**What the task asks:** Your task is to quote the listing below exactly, beginning with its first line and ending on the line bearing "for member in".

**Information provided:**

□ □ □ □ □

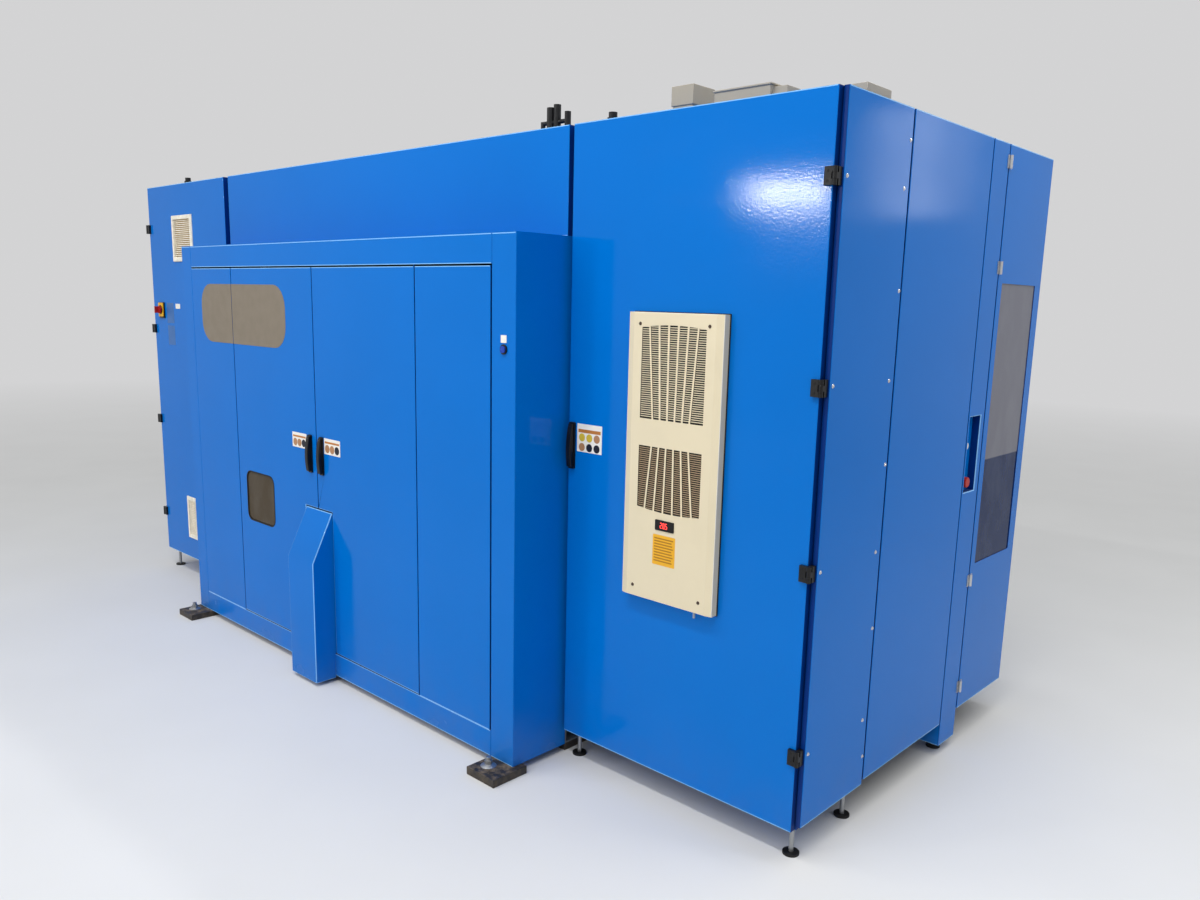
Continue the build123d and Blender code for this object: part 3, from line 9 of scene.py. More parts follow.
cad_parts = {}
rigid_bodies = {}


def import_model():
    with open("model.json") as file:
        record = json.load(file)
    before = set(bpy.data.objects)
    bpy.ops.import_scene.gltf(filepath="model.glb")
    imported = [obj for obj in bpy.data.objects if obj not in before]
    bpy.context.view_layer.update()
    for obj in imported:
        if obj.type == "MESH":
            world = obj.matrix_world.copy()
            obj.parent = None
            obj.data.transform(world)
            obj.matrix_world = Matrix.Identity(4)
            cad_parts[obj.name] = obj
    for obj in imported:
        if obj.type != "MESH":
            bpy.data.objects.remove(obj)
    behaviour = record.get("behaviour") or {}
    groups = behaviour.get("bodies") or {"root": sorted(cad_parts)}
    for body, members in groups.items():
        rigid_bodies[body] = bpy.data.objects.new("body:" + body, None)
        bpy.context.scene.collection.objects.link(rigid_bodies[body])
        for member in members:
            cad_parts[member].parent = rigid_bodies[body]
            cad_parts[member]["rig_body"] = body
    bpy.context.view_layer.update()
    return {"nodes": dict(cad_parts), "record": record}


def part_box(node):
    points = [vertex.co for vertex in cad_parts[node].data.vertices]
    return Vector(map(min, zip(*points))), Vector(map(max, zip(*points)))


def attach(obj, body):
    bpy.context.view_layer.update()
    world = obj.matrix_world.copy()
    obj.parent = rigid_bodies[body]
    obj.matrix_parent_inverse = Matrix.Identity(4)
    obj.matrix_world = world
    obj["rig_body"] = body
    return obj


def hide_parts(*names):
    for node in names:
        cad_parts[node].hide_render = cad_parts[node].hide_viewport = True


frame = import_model()

bl_info = {
    "name": "Panel Bender Dressing",
    "version": (1, 0, 0),
    "blender": (4, 5, 0),
    "location": "3D View > Sidebar > Bender",
    "description": "Dresses the panel bender: paint, panels, cooling unit, handles, signs and the studio",
    "category": "Object",
}

MM = 0.001
SERVICE = Vector((0, -1, 0))
END = Vector((1, 0, 0))
UP = Vector((0, 0, 1))
SEAM_HALF = 2.25 * MM
HINGE_HEIGHTS = (0.356, 0.938, 1.484, 2.063)
DUST_HEIGHT = 0.45
FOLD_ANGLE, FOLD_LENGTH, FOLD_BREADTH = 0.7, 60 * MM, 9 * MM
OUTLINE_ANGLE, OUTLINE_LENGTH = 0.5, 0.3
CORNER_ANGLE = math.radians(40.0)
SEAM_DEPTH = 45 * MM

# The photograph's camera: turns in radians, lens in mm, place from the foot of the right cabinet's corner
PHOTO_TURNS = (-0.7439, 0.1823, 0.0251)
PHOTO_LENS = 28.27
PHOTO_SHIFT = (-0.0066, 0.0209)
PHOTO_PLACE = Vector((1.3694, -2.3699, 1.7118))

body_of = {node: piece["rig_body"] for node, piece in frame["nodes"].items()}
slot_of = {part["node"]: part["material_slot"] for part in frame["record"]["subparts"]}


# Colours and sizes that a user would change

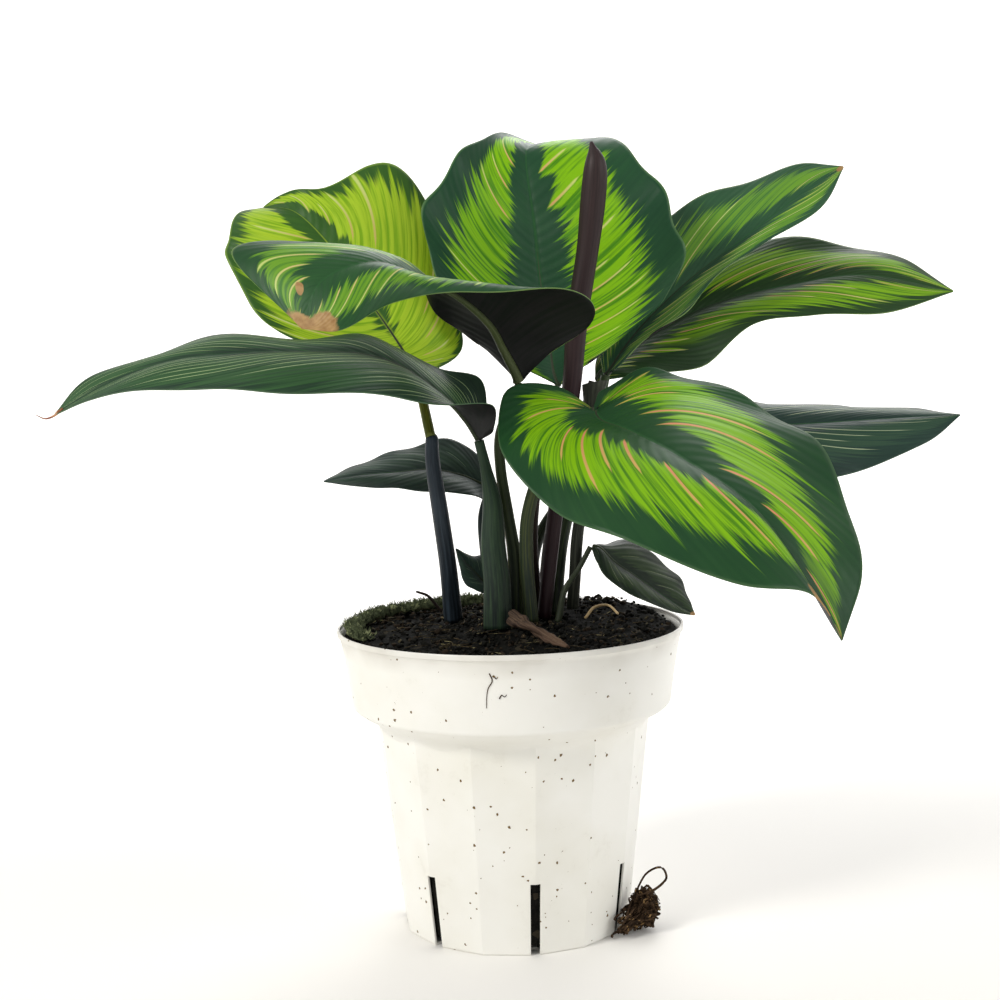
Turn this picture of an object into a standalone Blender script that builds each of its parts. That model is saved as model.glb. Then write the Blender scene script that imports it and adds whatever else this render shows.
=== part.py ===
"""A prayer plant in a white nursery pot, every leaf, stem and sheath a solid of its own.

The pot stands on z = 0 with its axis on the Z axis. Routes and outlines are given in
millimetres as (x, y, z) points that a smooth curve passes through, and a stem's route
carries its radius as a fourth value. The viewer stands at -Y, so +X is to the right.
"""

from dataclasses import dataclass
from math import cos, exp, pi, radians, sin, tau

import bmesh
import bpy
from mathutils import Matrix, Vector

MM = 0.001
SOIL_GAP = 0.9

# Nursery pot
POT_HEIGHT = 105.0
RIM_RADIUS = 60.0
COLLAR_FOOT_RADIUS = 55.5
COLLAR_FOOT_Z = 80.0
SHOULDER_RADIUS = 47.5
SHOULDER_Z = 71.0
BASE_RADIUS = 39.5
WALL = 1.3
POT_FLOOR = 2.0
FACETS = 14
POINTS_PER_FACET = 4
SLOTS = 7
SLOT_WIDTH = 3.0
SLOT_HEIGHT = 25.0
FIRST_SLOT_ANGLE = radians(8.5)

# Soil
SOIL_EDGE_Z = 103.0
SOIL_MOUND = 4.5
SOIL_MOUND_SPREAD = 24.0
SOIL_HEAP = 4.0
SOIL_HEAP_SPREAD = 16.0
SOIL_HEAP_AT = (34.0, 30.0)
SOIL_RINGS = (1.0, 0.75, 0.4)
MOSS_REACH = 54.5

# Leaf blades and stems
BLADE_THICKNESS = 0.8
BLADE_BASE_HALF_WIDTH = 1.5
BLADE_TIP_HALF_WIDTH = 0.5
STEM_STEPS = 3


@dataclass(frozen=True)
class Finish:
    """The colour and surface of one material."""

    name: str
    colour: tuple
    roughness: float

    def material(self):
        """Returns the Blender material of this finish, made once."""
        found = bpy.data.materials.get(self.name)
        if found:
            return found
        made = bpy.data.materials.new(self.name)
        made.use_nodes = True
        shader = made.node_tree.nodes["Principled BSDF"]
        shader.inputs["Base Color"].default_value = (*self.colour, 1.0)
        shader.inputs["Roughness"].default_value = self.roughness
        return made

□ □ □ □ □

**Problem solution:**
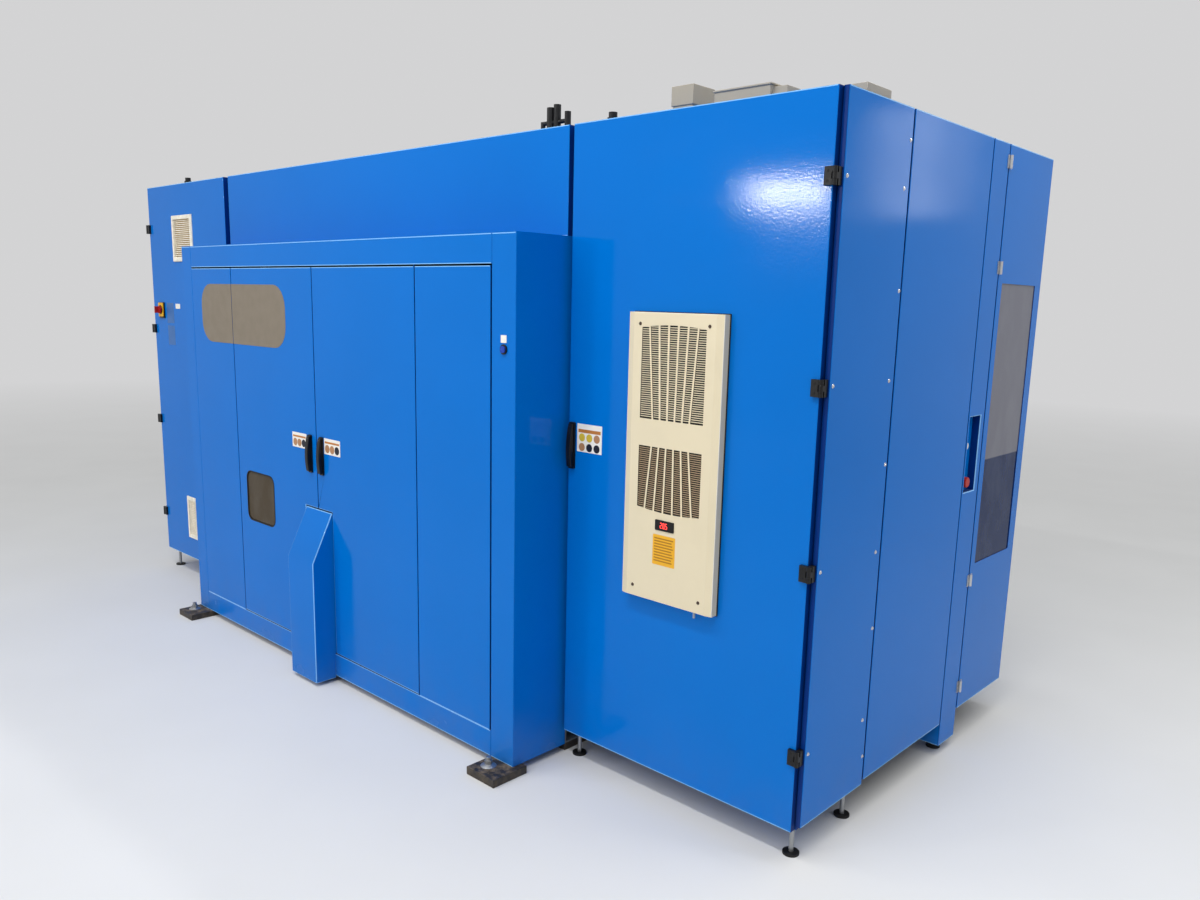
Continue the build123d and Blender code for this object: part 3, from line 9 of scene.py. More parts follow.
cad_parts = {}
rigid_bodies = {}


def import_model():
    with open("model.json") as file:
        record = json.load(file)
    before = set(bpy.data.objects)
    bpy.ops.import_scene.gltf(filepath="model.glb")
    imported = [obj for obj in bpy.data.objects if obj not in before]
    bpy.context.view_layer.update()
    for obj in imported:
        if obj.type == "MESH":
            world = obj.matrix_world.copy()
            obj.parent = None
            obj.data.transform(world)
            obj.matrix_world = Matrix.Identity(4)
            cad_parts[obj.name] = obj
    for obj in imported:
        if obj.type != "MESH":
            bpy.data.objects.remove(obj)
    behaviour = record.get("behaviour") or {}
    groups = behaviour.get("bodies") or {"root": sorted(cad_parts)}
    for body, members in groups.items():
        rigid_bodies[body] = bpy.data.objects.new("body:" + body, None)
        bpy.context.scene.collection.objects.link(rigid_bodies[body])
        for member in members:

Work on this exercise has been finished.